Le soir venu, je l'ai invité à dîner dans un restaurant local de son choix où j'ai pu, non seulement apprécier la large gamme de la gastronomie locale, mais aussi goûter quelques Saké d'anthologie. A la fin du repas, à l'heure des confidences, il me raconta qu'il entretenait avec un personnage important de la Curie Romaine, une correspondance philosophique intense. Cette conversation qu'il reprenait presque tous les soirs, une fois la nuit tombée, par échanges de mails avec le Pape - puisque je comprenais que son interlocuteur n'était autre que le successeur de Pierre, évêque de Rome et chef de l'église catholique - cette conversation donc avait pour caractéristique de se faire en araméen. La langue du Christ sur le Net (!?!) Au Japon, pays où dialoguent sans cesse tradition et modernité, rien d'étonnant me diras-tu... Sans-doute ces deux érudits s'étaient-ils trouvés et ils prenaient plaisir à échanger dans cette lingua franca de l'empire Perse, langue véhiculaire historiquement employée pour exprimer des idées religieuses, et qui resta l'une des principales langues écrites du moyen-orient pendant près de 3 000 ans.

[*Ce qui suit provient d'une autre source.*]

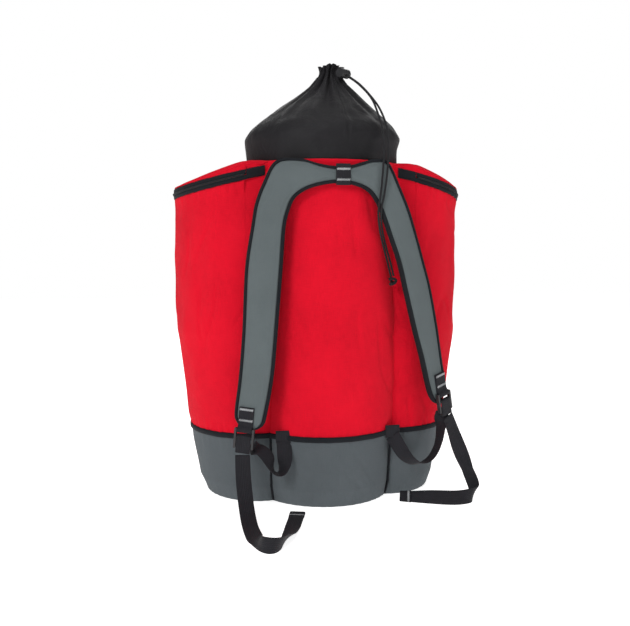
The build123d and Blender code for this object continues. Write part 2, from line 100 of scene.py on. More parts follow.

Dans le Shinkansen qui filait à plus de 300 km/h vers Tokyo, nous échangions encore sur cet étonnant homme d'église avec le directeur local de l'opérateur de l'Etat que je dirigeais alors, qui visiblement le connaissait bien et appréciait à sa juste mesure mon étonnement. Il me dit alors qu'il avait, parmi ses amis, un autre prêtre français, installé lui dans la capitale et que, si le coeur m'en disait et les effets de la fatigue ne se faisaitent pas trop sentir, il pourrait me le présenter, mais uniquement à la nuit venue. Mais pourquoi donc devoir attendre que la nuit tombe pour rencontrer un prêtre, me diras-tu ?

J'acceptais et ruminais le reste de la journée mon impatience à rencontrer ce "prêtre de nuit"...

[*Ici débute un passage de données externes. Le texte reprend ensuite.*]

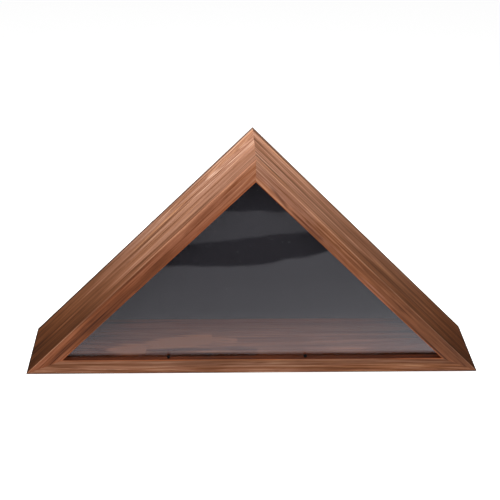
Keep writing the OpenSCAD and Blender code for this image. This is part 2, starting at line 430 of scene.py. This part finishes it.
def pine(
    name, place, growth, levels, figure, tints, red_streaks=(), honey_streaks=(), spots=(), on_floor=False
):
    """Flat-sawn pine under brown stain, in the board's own frame.

    place, growth, levels, figure and tints are what Board, growth_rings, broad_level, figure_contrast and
    stained ask for.
    red_streaks are dark marks on the front edge: (start X, start Z, end X, end Z, half width).
    honey_streaks are light marks on the outer face: (start X, start Y, end X, end Y, half width).
    on_floor says that the case stands on the outer face."""
    material, build, surface, where = new_material(name)
    board = Board(build, where, **place)
    ring, strength = growth_rings(build, board, **growth)

    # On the slopes the levels rise towards the apex: partly the stain, partly painted light from above
    level = broad_level(build, board, **levels)
    # Painted shade in the inside corners of the bottom board
    if on_floor:
        level = painted_corner_shade(build, board, level)
    ring_swing = build.maths("SUBTRACT", ring, RING_MIDDLE)
    contrast = figure_contrast(build, board, strength, **figure)
    level = build.maths("MULTIPLY_ADD", ring_swing, contrast, level)
    level = grainy(build, board, level)
    for spot in spots:
        level = spotted(build, board, level, spot)
    colour = stained(build, board, level, **tints)

    for streak in red_streaks:
        mark = streak_mask(build, board, board.out, streak)
        mark = build.product(mark, build.fade(board.across, 30 * MM, 4 * MM))
        colour = build.mix(build.product(mark, 0.55), colour, DEEP_RED)
    for streak in honey_streaks:
        mark = streak_mask(build, board, board.across, streak)
        mark = build.product(mark, build.fade(board.out, -4 * MM, 0.0), build.fade(board.fibre, 0.4, 0.6))
        colour = build.mix(build.product(mark, 0.5), colour, HONEY)

    # Arrises, worn and with a painted highlight: orange at the opening, pale outside
    from_inner_face = build.maths("ADD", board.out, BOARD_T)
    colour = worn_and_highlit_arris(build, board, colour, from_inner_face, ORANGE, width=1.2 * MM, most=0.6)
    if not on_floor:
        colour = worn_and_highlit_arris(build, board, colour, board.out, THINNEST_STAIN, width=0.75 * MM, most=0.6)
    # Painted shade along the back edge and at the floor
    colour = painted_edge_shade(build, board, colour, on_floor)

    build.feed(surface.inputs["Base Color"], colour)
    build.feed(surface.inputs["Roughness"], build.maths("MULTIPLY_ADD", board.fibre, 0.2, 0.4))
    surface.inputs["Specular IOR Level"].default_value = 0.18
    height = build.maths("MULTIPLY_ADD", ring, 0.5, board.fibre)
    height = build.maths("MULTIPLY_ADD", board.pores, 0.6, height)
    set_bump(build, surface, height, 0.1 * MM, 0.35)
    return material


SLOPE_LENGTH = (APEX_Z**2 + HALF_WIDTH**2) ** 0.5

LEFT_PINE = pine(
    "stained_pine_left",
    place=dict(origin=(-HALF_WIDTH, FRONT_Y, 0), turn_y=SLOPE, length=SLOPE_LENGTH, seed=3.7),
    growth=dict(
        ring=ARCHED_RING,
        pith=(0.071, 0.032, 0.145, 0.757),
        spacing=9.0 * MM,
        waviness=3 * MM,
        shift=1.8 * MM,
        year_contrast=0.4,
    ),
    # Levels that rise towards the apex: partly the stain, partly painted light from above
    levels=dict(
        face=[(0.0, 0.29), (0.2, 0.42), (0.5, 0.64), (0.75, 0.67), (1.0, 0.65)],
        front=[(0.0, 0.66), (0.15, 0.54), (0.3, 0.42), (0.5, 0.45), (0.7, 0.68), (0.85, 0.78), (1.0, 0.84)],
        inside=(0.25, 0.5, 0.3),
    ),
    figure=dict(
        face_figure=[(0.3, 0.07), (0.55, 0.15), (0.8, 0.19), (0.9, 0.24)],
        front_figure=[(0.0, 0.06), (0.3, 0.1), (0.5, 0.2), (1.0, 0.2)],
        figure_comes_in=(0.030, 0.055),
    ),
    tints=dict(
        front_tint=(1.04, 0.86, 0.78),
        opening_tint=(0.82, 0.71, 0.63),
        opening_amount=[(0.0, 0.0), (0.58, 0.0), (0.72, 0.85), (1.0, 0.5)],
    ),
    honey_streaks=[(0.255, 0.074, 0.316, 0.076, 0.0022), (0.150, 0.060, 0.215, 0.063, 0.0015)],
)
RIGHT_PINE = pine(
    "stained_pine_right",
    place=dict(origin=(HALF_WIDTH, FRONT_Y, 0), turn_y=-SLOPE, length=SLOPE_LENGTH, seed=11.3),
    growth=dict(
        ring=EVEN_RING,
        pith=(-0.065, 0.200, 0.100, 0.05),
        spacing=3.2 * MM,
        waviness=2.5 * MM,
        year_spread=2.6,
        year_contrast=1.5,
    ),
    # Levels that rise towards the apex: partly the stain, partly painted light from above
    levels=dict(
        face=[(0.0, 0.32), (0.3, 0.44), (0.6, 0.52), (0.85, 0.57), (1.0, 0.54)],
        front=[(0.0, 0.42), (0.15, 0.46), (0.3, 0.46), (0.5, 0.56), (1.0, 0.74)],
        inside=(0.25, 0.5, 0.3),
    ),
    figure=dict(
        face_figure=[(0.2, 0.2), (0.5, 0.34), (0.75, 0.5)],
        front_figure=[(0.0, 0.12), (0.88, 0.12), (0.92, 0.32), (1.0, 0.32)],
        figure_comes_in=(0.180, 0.080),
    ),
    tints=dict(
        front_tint=(1.10, 1.11, 1.20),
        opening_tint=(1.06, 1.03, 1.05),
        opening_amount=[(0.0, 1.0), (1.0, 1.0)],
    ),
    red_streaks=[(0.262, -0.0125, 0.290, -0.0085, 0.0011), (0.215, -0.0115, 0.262, -0.0120, 0.0007)],
    honey_streaks=[(0.225, 0.078, 0.310, 0.080, 0.0020), (0.080, 0.040, 0.150, 0.041, 0.0018)],
)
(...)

Malheureusement, nous dûmes renoncer car les effets du décalage horaire et l'éreintement consécutif à notre périple à Kyoto eurent raison de ma curiosité. Cependant, le lendemain, avant de quitter l'empire du soleil levant, je demandais à Jean de m'en dire un peu plus. Il me compta alors l'histoire incroyable de cet autre clerc, un dominicain, qui tenait un bar de nuit à Tokyo et qui, l'alcool et la lassitude aidant (peut-être...), confessait et baptisait tardivement des white collars enivrés de bière, de whisky et de Saké. Incroyable et pourtant véritable histoire que m'a livrée cet ancien officier de marine marchande ayant posé, en escale, son sac à Tokyo, pour ne jamais plus en repartir. Je ne l'appris que plus tard, mais lui-même était devenu au fil du temps un personnage connu et reconnu du principal culte de cet étonnant pays. Tant et si bien qu'il avait même accédé à une manière de prêtrise shinto, cette religion spécifique au Japon, au caractère tout à la fois animiste et polythéiste, prisée et pratiquée par plus de 80 millions de japonais. Ainsi, installé au Japon depuis vingt-sept ans, il avait à plusieurs reprises eut l'honneur de participer, en tant qu'officiant, au traditionnel Kagami Biraki, cérémonie shinto à l'occasion de laquellle, chaque 11 janvier, pour célébrer l'entrée dans la nouvelle année, il est de coutume de briser un tonneau de Saké.


Et, paré d'un kimono cérémoniel et sceint du traditionnel bandeau Hachimaki, celui-là même qu'arboraient, dans leurs folles missions suicides, les Kamikazes plongeant en piqué sur les navires de la Navy, l'ancien marin en avait brisé des tonneaux de Saké...

J'ai quitté le Japon et ses mystères. Rien d'étonnant me diras-tu.